This is NOT a Pro ED/SI blog. I'm not pretending to be perfect, i'm not recovered, but I WANT to be.

today you are you
that is truer than true
there is no-one alive
who is youer than you

Thursday, 23 September 2010

Game on...

aka how a series of random events have made me feel hideous and like i should not be here.

I went to see a University counseller today out of desperation. I needed someone to get the way i was feeling, s i could validate it, almost. But we didnt gel, and to be honest, it made me feel worse. Cos now i realise i have to start with the explaining all over again. which is triggering in itself.

I braved out the common room at halls today, which was full of bitchy girls bitching.they ignored me for half an hour-even when i said hello!-then askedme what course i was on, and kind of looked at me weirdl.and my immeadiate tought process goes-omg they think you too fat and unfot to be a physio.

I cant eat. It just doesnt feel like an option.restrict restrict restrict. The stupid thing is -i know it makes it worse. i KNOW that. But i cant break it. I just dont want people to see me eat. I dont want to have to accept i need to eat-i dont, which i suppose is the issue. it feels like my dirty ittle secret-omg vic EATS!. but its morevthan that, i could never explain, not really.

I feel inadequate and like a freak. And i keep trying to talk to people and everyone just looks right through me, cos they all cliquey wth the people in their flats/on their courses.

I fail bigstyle

xxx

4 comments:

Nicole said...

"be gentle with yourself. You are a child of the univers no less than the trees and the stars; you have a right to be here." ~Max Ehrman

I have to repeat this quote to myself every day because I always feel out of place and like I don't belong anywhere.

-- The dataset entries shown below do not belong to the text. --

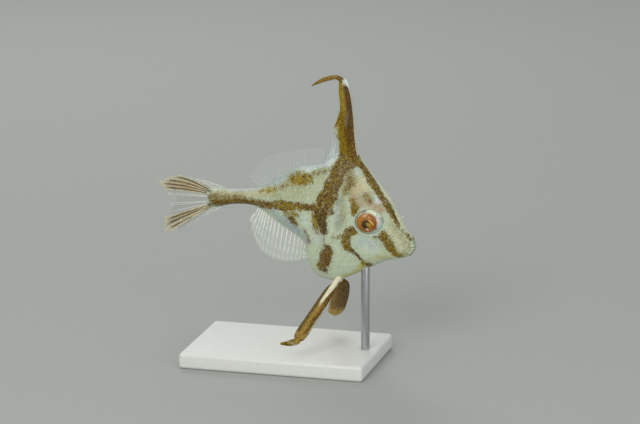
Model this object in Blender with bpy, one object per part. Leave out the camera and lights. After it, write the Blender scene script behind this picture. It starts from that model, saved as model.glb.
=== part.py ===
"""A juvenile triplespine at life size, held still on a plain display stand.

X runs forward to the snout, Y to the fish's left and Z up from the underside of the base.
Every length below is in millimetres and becomes metres when a mesh is made.
"""

import math

import bmesh
import bpy
from mathutils import Matrix, Vector

MM = 0.001
TAIL_X = -17.0
GAP = 0.3

# The body from the snout back: x and z of the upper edge, x and z of the lower edge,
# half the width, the height of the widest place as a share of the section, and how
# sharply the section closes towards its two ridges.
SECTIONS = (
    (16.85, 16.35, 16.85, 15.6, 0.45, 0.50, 0.8),
    (16.62, 16.95, 16.55, 15.05, 0.75, 0.50, 0.8),
    (16.25, 17.45, 15.85, 14.6, 0.95, 0.50, 0.9),
    (15.45, 18.55, 14.7, 14.25, 1.2, 0.50, 0.95),
    (14.67, 20.0, 13.4, 13.97, 1.45, 0.48, 1.05),
    (13.55, 22.05, 12.2, 13.45, 1.75, 0.48, 1.1),
    (12.13, 23.87, 11.0, 12.86, 2.1, 0.48, 1.15),
    (10.55, 25.97, 9.7, 12.2, 2.4, 0.48, 1.15),
    (9.22, 27.5, 8.25, 11.46, 2.55, 0.48, 1.2),
    (7.5, 27.6, 6.7, 10.86, 2.6, 0.48, 1.2),
    (6.0, 26.95, 5.1, 10.97, 2.5, 0.50, 1.2),
    (4.95, 25.98, 3.95, 11.48, 2.4, 0.50, 1.2),
    (3.8, 25.65, 3.27, 12.36, 2.25, 0.50, 1.2),
    (2.6, 25.5, 2.95, 13.7, 2.05, 0.50, 1.15),
    (1.4, 25.18, 2.62, 15.03, 1.85, 0.50, 1.15),
    (0.35, 24.66, 1.93, 16.13, 1.65, 0.48, 1.1),
    (-0.8, 23.95, 0.5, 17.06, 1.45, 0.46, 1.1),
    (-2.0, 23.15, -1.2, 18.2, 1.25, 0.46, 1.05),
    (-3.1, 22.5, -2.8, 19.35, 1.1, 0.48, 1.0),
    (-4.2, 22.15, -4.2, 19.95, 1.0, 0.50, 1.0),
    (-5.7, 21.98, -5.7, 20.05, 0.9, 0.50, 1.0),
    (-7.3, 21.88, -7.3, 19.9, 0.85, 0.50, 1.0),
    (-8.7, 21.9, -8.7, 19.55, 0.8, 0.50, 1.0),
    (-9.9, 21.55, -9.9, 19.5, 0.55, 0.50, 0.9),
)
RINGS_PER_SECTION = 3
BODY_SIDES = 28
EDGE_STEP = 0.05

# Where the head ends and where the stalk of the tail starts, from the back down.
HEAD_CUT = ((10.6, 30.0), (9.95, 26.6), (7.5, 19.1), (6.4, 16.7), (8.9, 12.0), (9.2, 8.0))
STALK_CUT = ((-4.3, 30.0), (-4.3, 8.0))
CUT_REACH = 24.0

EYE_X, EYE_Z = 11.3, 19.1
EYE_RADII = (1.5, 0.85, 1.4)
EYE_BULGE = 0.3
EYE_SPAN = 1.5
EYE_SIDES, EYE_RINGS = 20, 12
SOCKET_SIDES, SOCKET_RINGS = 24, 14
ORBIT_RADIUS, ORBIT_LIP, ORBIT_SINK, ORBIT_SIDES = 1.75, 0.24, 0.08, 28
NOSTRILS = ((13.58, 21.0), (14.2, 20.15))
NOSTRIL_RADIUS = 0.22
NOSTRIL_SIDES, NOSTRIL_RINGS = 8, 6

MOUTH_CORNER_X, MOUTH_Z = 15.65, 15.87
MOUTH_LINE, MOUTH_FRONT_X, MOUTH_HALF_WIDTH = 0.3, 18.0, 2.0
LIP_X, LIP_HALF_WIDTH, LIP_HALF_HEIGHT, LIP_ROLL, LIP_SIDES = 16.62, 0.55, 0.85, 0.3, 20
ROLL_SIDES = 8

GILL_TOP, GILL_END = (7.53, 19.1), (6.45, 16.7)
GILL_WIDTH, GILL_DEPTH = 0.5, 0.9

# The first dorsal spine in its skin: z, rear x, front x and half the thickness.
SPINE_ROOT = (
    (25.6, 7.5, 9.1, 0.55),
    (26.8, 7.3, 9.35, 0.75),
    (27.75, 7.0, 9.33, 0.78),
)
SPINE_SHEATH = (
    (27.75 + GAP, 6.95, 9.28, 0.77),
    (29.0, 6.8, 9.15, 0.74),
    (30.3, 6.23, 9.04, 0.7),
    (31.6, 6.62, 8.93, 0.66),
    (32.9, 7.0, 8.79, 0.6),
    (33.9, 7.0, 8.66, 0.56),
    (35.1, 6.87, 8.45, 0.5),
    (36.1, 6.87, 8.2, 0.42),
    (36.7, 6.98, 8.03, 0.33),
    (37.05, 7.3, 7.85, 0.2),
)
SPINE_LEAN = 0.3
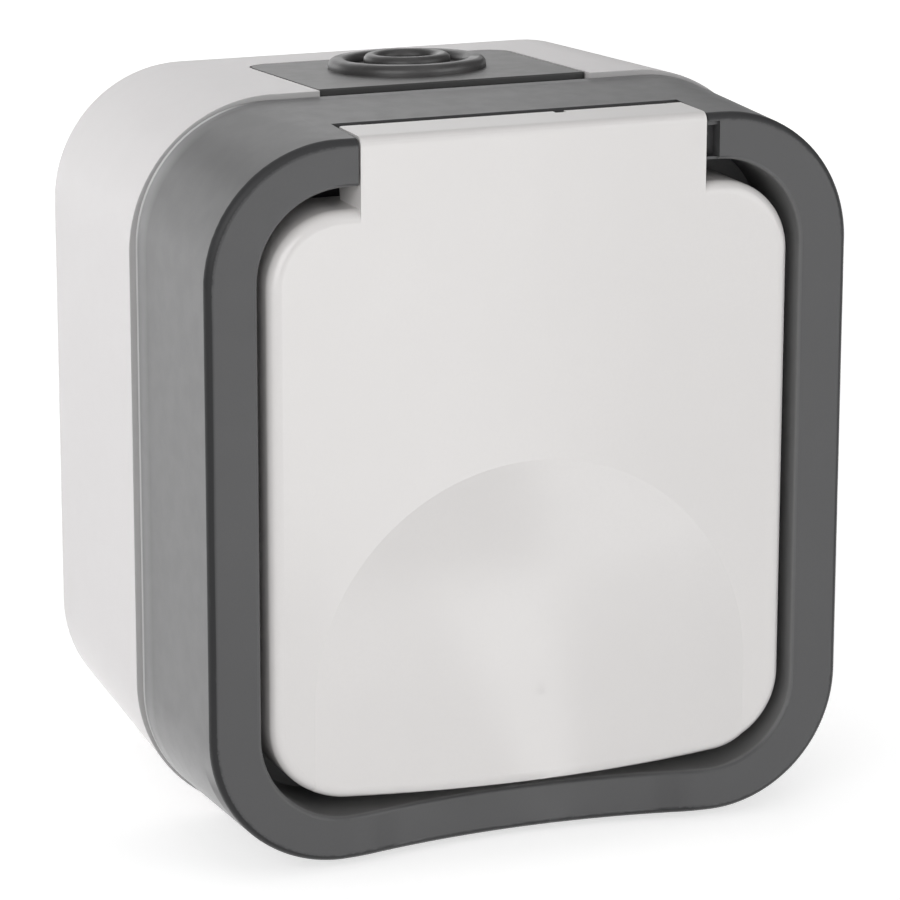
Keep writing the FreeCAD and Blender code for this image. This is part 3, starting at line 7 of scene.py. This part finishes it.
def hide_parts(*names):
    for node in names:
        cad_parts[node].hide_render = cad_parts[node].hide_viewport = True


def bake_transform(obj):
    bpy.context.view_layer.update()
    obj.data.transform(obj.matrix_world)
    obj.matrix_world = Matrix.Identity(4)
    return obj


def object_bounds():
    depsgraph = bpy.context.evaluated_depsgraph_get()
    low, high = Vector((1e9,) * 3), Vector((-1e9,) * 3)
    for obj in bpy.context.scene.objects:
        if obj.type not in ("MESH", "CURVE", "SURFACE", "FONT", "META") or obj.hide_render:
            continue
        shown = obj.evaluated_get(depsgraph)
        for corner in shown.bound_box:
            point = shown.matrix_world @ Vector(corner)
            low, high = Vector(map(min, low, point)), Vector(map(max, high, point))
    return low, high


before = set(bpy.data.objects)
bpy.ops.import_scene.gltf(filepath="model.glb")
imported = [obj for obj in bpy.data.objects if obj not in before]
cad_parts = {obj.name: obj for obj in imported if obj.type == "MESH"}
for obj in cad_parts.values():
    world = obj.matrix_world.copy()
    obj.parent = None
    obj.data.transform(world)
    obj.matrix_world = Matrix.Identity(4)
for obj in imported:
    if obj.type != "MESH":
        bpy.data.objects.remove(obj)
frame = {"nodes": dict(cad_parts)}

NODES = frame["nodes"]
CAD_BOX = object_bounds()
MM = 0.001

# The mix node's inputs and output for each kind of value
MIX_COLOURS, MIX_COLOUR_OUT = (6, 7), 2
MIX_VECTORS, MIX_VECTOR_OUT = (4, 5), 1

# Places in metres, as pairs between which a mask rises or falls. Depths are from the wall. All but the tab's height
# # place painted light and painted shade in the plastics' colours.
OPENING_TOP = (0.0352, 0.0354)
WALL_DEPTH = (0.046, 0.0535)
FRONT_BAND_DEPTH = (0.0552, 0.0556)
LOW_BAND_DEPTH = (0.0525, 0.0528)
SEAM_LEFT_DEPTH = (0.0335, 0.0374)
SEAM_TOP_DEPTH = (0.0337, 0.0355)
SEAM_EDGE_DEPTH = (0.0342, 0.0345)
BOX_RIM_DEPTH = (0.0330, 0.0333)
TAB_TOP_HEIGHT = (0.035, 0.038)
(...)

I'm so sorry you are having a rough time. Don't give up on yourself, I'm sure you will meet a friend soon. You are a wonderful, caring, fun person with a great sense of humor and your friends are truly lucky to know you. Be patient with yourself, things have a way of falling into place. I'm sending lots and lots of love your way <3

*hugs and more hugs*
Nicole

battleinmind said...

You know the best way to handle bitchy girls? Be nice to them. Confuses the hell out of them, it's very funny.
Remember, you've only been there a short amount of time, things should settle, and you will find your crowd.

xxxx

ps. You totally don't fail.

none said...

I know exactly how you feel about the food thing. I really can't eat in front of other people at all--it's the same thing--I'm ashamed that people will know I eat. Which makes no sense because of course I eat food. Everyone eats food. But there it is. And it's so, so hard to get past it. You have your own room, right? So I think really you should just eat in your room for now. That's what I did at school because I couldn't eat in public and even now, I always eat my lunch in my office or eat at home. That way at least you are eating and you don't have to worry about other people and the stress of it. And also I know you wrote a while back about keeping food in the kitchen and how hard this was. I would just keep everything you can in your room--do you have a refrigerator? Maybe people might think it's weird, but honestly I doubt anyone will know. Again, that's what I did all through school.

email me. xoxoxo

elk said...

beep.
Hello kitten, I'm sorry about the girls. I will admit I am intimidated by groups of girls...particularly ones younger than me.
Nicole is right though - you'll meet with and click with people soon. Just give it time. And don't let them deflate you. I much prefer you over them.
Just remember how much you fought to be here. Don't give up the fight yet. You can do this. And you will. I know this because I am in with the Oracle, and it told me so ;)
Please be kind to you. You are valid.